Pour le moment en effet, les praticiens qui les appliquent se perdent dans de complexes modélisations, basées sur des hypothèses à moitié opaques et à moitié dépassées sur le comportement structural. Ce mode de « calcul après-coup » débouche souvent sur des résultats conservateurs et peu crédibles eu égard au comportement réel de la structure porteuse.

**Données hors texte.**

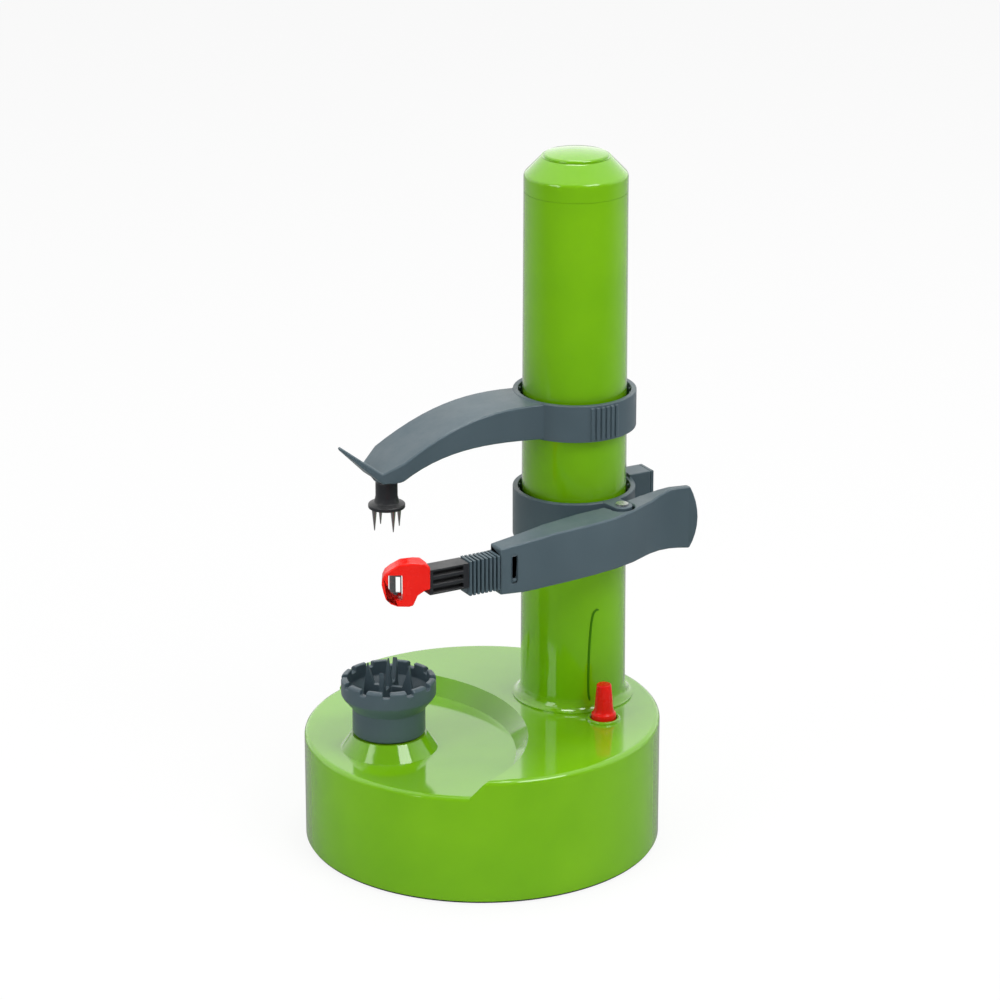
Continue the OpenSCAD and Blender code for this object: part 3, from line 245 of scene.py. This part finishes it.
def spread(tree, value, low, high):
    """Out = low + (value - 0.3) / 0.4 x (high - low), held between both, as most of a noise lies in 0.3 to 0.7."""
    node = add(tree, "ShaderNodeMapRange")
    for label, end in (("From Min", 0.3), ("From Max", 0.7), ("To Min", low), ("To Max", high), ("Value", value)):
        put(tree, node.inputs[label], end)
    return node.outputs[0]


def mix_colour(tree, factor, low, high):
    """Colour = low x (1 - factor) + high x factor."""
    node = add(tree, "ShaderNodeMix", data_type="RGBA")
    for index, value in ((0, factor), (6, low), (7, high)):
        put(tree, node.inputs[index], value)
    return node.outputs[2]


def bump(group, height, strength, distance, normal=None):
    """Normal tilted by the height's slope x strength, where a full step of the height is `distance` metres."""
    node = add(group, "ShaderNodeBump")
    for label, value in (("Height", height), ("Strength", strength), ("Distance", distance)):
        put(group, node.inputs[label], value)
    if normal is not None:
        put(group, node.inputs["Normal"], normal)
    return node.outputs[0]


def give(group, outs, **results):
    """Links each result to the group's output of that name."""
    for label, value in results.items():
        group.links.new(value, outs.inputs[label])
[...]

Le monitoring plutôt que la modélisation


A cette pratique longtemps usuelle en Suisse également, Eugen Brühwiler oppose le monitoring de l’objet, soit une inspection visuelle associée à la vérification mesurée de l’aptitude au service de l’ouvrage et de la substance existante, ce qui correspond à la procédure prescrite par la norme SIA 269. Les calculs attestant la sécurité structurale et l’état de fatigue s’appuient ainsi directement sur les résultats du monitoring. 

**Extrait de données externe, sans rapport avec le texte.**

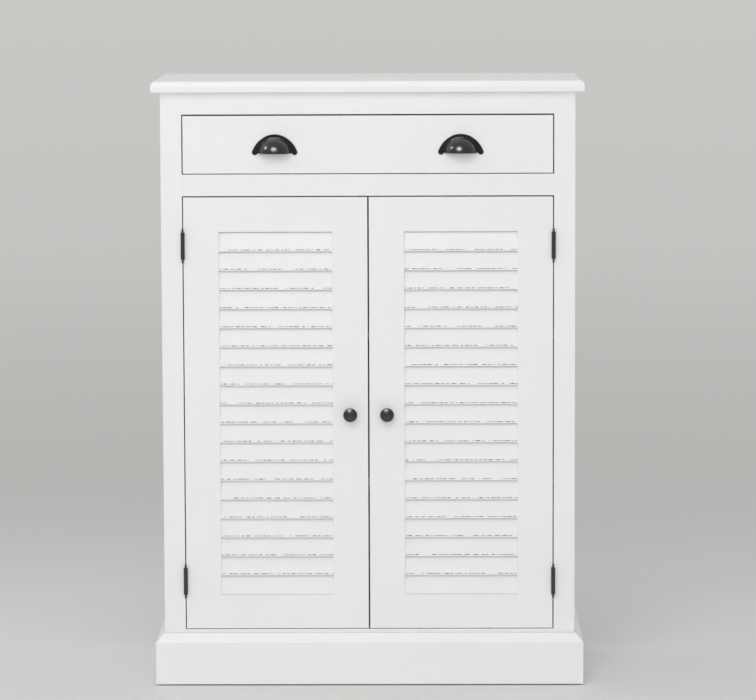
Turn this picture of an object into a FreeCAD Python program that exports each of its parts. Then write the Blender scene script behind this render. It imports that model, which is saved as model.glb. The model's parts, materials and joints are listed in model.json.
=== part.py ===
"""Louvred door cabinet: one wide drawer over a cupboard with two louvred doors.

Built like the real thing: a panelled carcass behind a face frame, a moulded top board, an
applied plinth, an inset drawer on wooden runners, and two framed doors whose fixed slats sit in
housings.  Millimetres.  X runs to the right, Y to the back, Z up.

While the pieces are made, Y = 0 is the front of the face frame, X = 0 is the middle of the
cabinet and Z = 0 is the floor.  save() then moves each piece back by the same amount, so that
the origin ends up at floor level in the middle of the cabinet's bounding box.
"""
import FreeCAD, Part
import math
import os

from FreeCAD import Vector

# ---------------------------------------------------------------- carcass and face frame
body_width = 767.0
body_depth = 343.5
frame_thickness = 20.0
frame_stile_width = 39.0
frame_top_rail_height = 41.0
frame_middle_rail_height = 40.0
frame_bottom_rail_height = 60.0
frame_tenon_length = 20.0
frame_tenon_thickness = 7.0
drawer_opening_height = 111.0
door_opening_height = 813.0
side_thickness = 18.0
panel_thickness = 16.0
panel_housing_depth = 6.0
floor_step = 4.0
back_thickness = 4.0
back_rebate_depth = 7.0
back_rebate_width = 9.0
back_edge_clearance = 0.3
back_above_floor = 20.0
rear_rail_thickness = 18.0
rear_rail_height = 60.0
cleat_size = 20.0
glue_block_size = 35.0

# ---------------------------------------------------------------- top board and plinth
top_thickness = 20.5
top_overhang = 16.5
top_round_width = 7.5
top_round_height = 10.0
plinth_height = 94.0
plinth_thickness = 16.5
plinth_bevel_width = 7.0
plinth_bevel_height = 10.0
plinth_above_floor = 1.6
rail_above_plinth = 10.5

# ---------------------------------------------------------------- shelves
shelf_set_back = 30.0
shelf_end_clearance = 1.0
shelf_rear_clearance = 2.0
lower_shelf_height = 372.0
upper_shelf_height = 648.0
shelf_pin_radius = 2.5
shelf_pin_length = 16.0
shelf_pin_fit = 0.1
shelf_hole_depth = 8.0
shelf_hole_pitch = 32.0
spare_holes_each_way = 1
shelf_pin_inset = 40.0

# ---------------------------------------------------------------- drawer
drawer_side_gap = 2.0
drawer_top_gap = 2.8
drawer_floor_gap = 1.6
drawer_front_thickness = 18.0
drawer_side_thickness = 12.0
drawer_side_height = 90.0
drawer_bottom_thickness = 5.0
drawer_bottom_lift = 9.0
drawer_groove_depth = 6.0
drawer_groove_clearance = 0.2
runner_gap = 0.3
runner_height = 16.0
runner_guide_rise = 42.0
kicker_gap = 1.5
kicker_height = 18.0
drawer_stop_gap = 0.3
drawer_stop_depth = 24.0
drawer_stop_height = 12.0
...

Entre-temps couramment pratiquées par les CFF, les vérifications de la sécurité structurale sur l’objet lui-même ne réduisent en rien la sûreté des ouvrages – tout au contraire, car à la différence du « calcul après-coup », l’état réel de la construction est alors examiné à la loupe. 

La dernière démolition en date envisagée par la DB concerne Chemnitz, en Saxe. La filiale Netz AG projette d’y démonter le viaduc de 275 m, qui surplombe depuis 110 ans le vallon à proximité de la gare principale, pour le remplacer par un ouvrage neuf. Il s’agit d’un pont-rail métallique riveté qui présente une combinaison d’arcs et de segments de poutres surélevés. La décision de le démolir ou de le rénover doit tomber dans les semaines qui viennent. Sur la foi de la méthodologie traditionnelle décrite ci-dessus, l’ingénieur mandaté par Netz AG est arrivé à la conclusion que « des parties de la structure sont sur-sollicitées et n’ont plus qu’une durée de vie réduite ».

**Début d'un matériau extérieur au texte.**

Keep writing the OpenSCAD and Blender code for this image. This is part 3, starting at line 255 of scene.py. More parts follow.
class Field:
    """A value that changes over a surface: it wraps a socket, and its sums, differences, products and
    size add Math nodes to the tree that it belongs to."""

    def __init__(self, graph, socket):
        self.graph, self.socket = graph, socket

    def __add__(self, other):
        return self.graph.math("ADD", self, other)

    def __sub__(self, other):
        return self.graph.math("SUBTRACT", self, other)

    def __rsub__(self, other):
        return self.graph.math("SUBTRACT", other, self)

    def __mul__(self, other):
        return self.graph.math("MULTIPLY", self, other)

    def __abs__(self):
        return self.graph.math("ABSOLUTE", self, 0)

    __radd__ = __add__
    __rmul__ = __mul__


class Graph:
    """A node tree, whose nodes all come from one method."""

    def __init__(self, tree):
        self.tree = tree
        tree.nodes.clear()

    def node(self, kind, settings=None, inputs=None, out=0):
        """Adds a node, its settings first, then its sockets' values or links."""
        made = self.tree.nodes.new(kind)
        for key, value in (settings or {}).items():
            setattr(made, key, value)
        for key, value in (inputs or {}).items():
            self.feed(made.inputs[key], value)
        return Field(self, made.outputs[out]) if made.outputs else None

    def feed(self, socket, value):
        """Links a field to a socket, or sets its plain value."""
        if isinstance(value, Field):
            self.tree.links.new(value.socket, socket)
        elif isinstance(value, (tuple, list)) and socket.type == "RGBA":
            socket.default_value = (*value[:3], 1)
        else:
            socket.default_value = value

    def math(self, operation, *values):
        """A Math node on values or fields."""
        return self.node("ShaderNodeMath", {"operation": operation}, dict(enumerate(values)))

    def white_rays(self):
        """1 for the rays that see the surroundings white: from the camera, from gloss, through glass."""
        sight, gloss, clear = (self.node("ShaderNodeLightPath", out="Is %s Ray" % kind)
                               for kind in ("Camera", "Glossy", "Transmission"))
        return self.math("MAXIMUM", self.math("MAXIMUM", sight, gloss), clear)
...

Ce à quoi la DB ne s’attendait toutefois pas, c’est que dans la ville, pratiquement privée de sa substance historique après les lourdes destructions de la guerre, une initiative citoyenne s’est constituée en faveur du maintien de ce viaduc. S’étant rendu sur place, Eugen Brühwiler se base sur ses expériences avec des structures analogues pour affirmer que « si l’on se contente d’interpréter correctement les calculs effectués jusqu’ici, là encore – même sur le seul plan théorique – on ne décèle pas de fatigue significative ». Il précise en outre qu’« une mise en conformité du pont pour répondre aux exigences actuelles de l’exploitation est possible et impliquerait une solution nettement plus économique qu’un ouvrage de remplacement ».

Dilapidation de l’argent du contribuable


A ce jour, cela n’a guère contribué au maintien d’ouvrages remarquables en mains de la DB, vu que les frais de réhabilitation émargent au budget de la Netz AG, tandis que l’Etat fédéral, autrement dit le contribuable, assume les coûts relatifs au remplacement d’infrastructures. La destruction du patrimoine est donc un résultat de mécanismes de financement absurdes!

Pour Eugen Brühwiler, peu importe qu’un ouvrage comme le viaduc de Chemnitz soit un monument répertorié ou non, sa valeur de témoignage est à ses yeux indépendante de son statut formel. Comme il l’exposait dans un article spécialisé, « l’importance culturelle d’un pont doit être établie et évaluée en fonction de sa situation, de sa valeur identitaire, historique et esthétique (…) notamment comme élément constitutif d’un tissu historique ou comme point clé d’un réseau de transport, un pont doit être maintenu pour préserver l’image du lieu dans son ensemble ». 

Si l’option du maintien est finalement retenue dans le cas de la « Gitterlibrücke » près de Koblenz AG, et surtout pour le viaduc ferroviaire métallique de Chemnitz, cela représenterait un signal décisif et un progrès important pour le traitement approprié des ouvrages d’art historiques en Allemagne. Cela démontrerait en outre que des normes telles la SIA 269, élaborées par des praticiens issus des rangs de la SIA, peuvent être considérées comme des biens d’exportation offrant un potentiel d’innovation supranational.

 

L’historien des structures;

Le prof. Eugen Brühwiler, ing. civil dipl. EPF/SIA/IABSE, enseigne et mène des recherches depuis 20 ans à l’EPFL. Comme ingénieur des ponts aux CFF (1991–1994), Eugen Brühwiler a notamment été chargé de la maintenance d’ouvrages métalliques. Depuis sa nomination à l’EPFL en 1995, il est enseignant, -chercheur et conseiller de la préservation de ponts et de bâtiments et, comme expert fédéral, d’ouvrages d’importance culturelle majeure.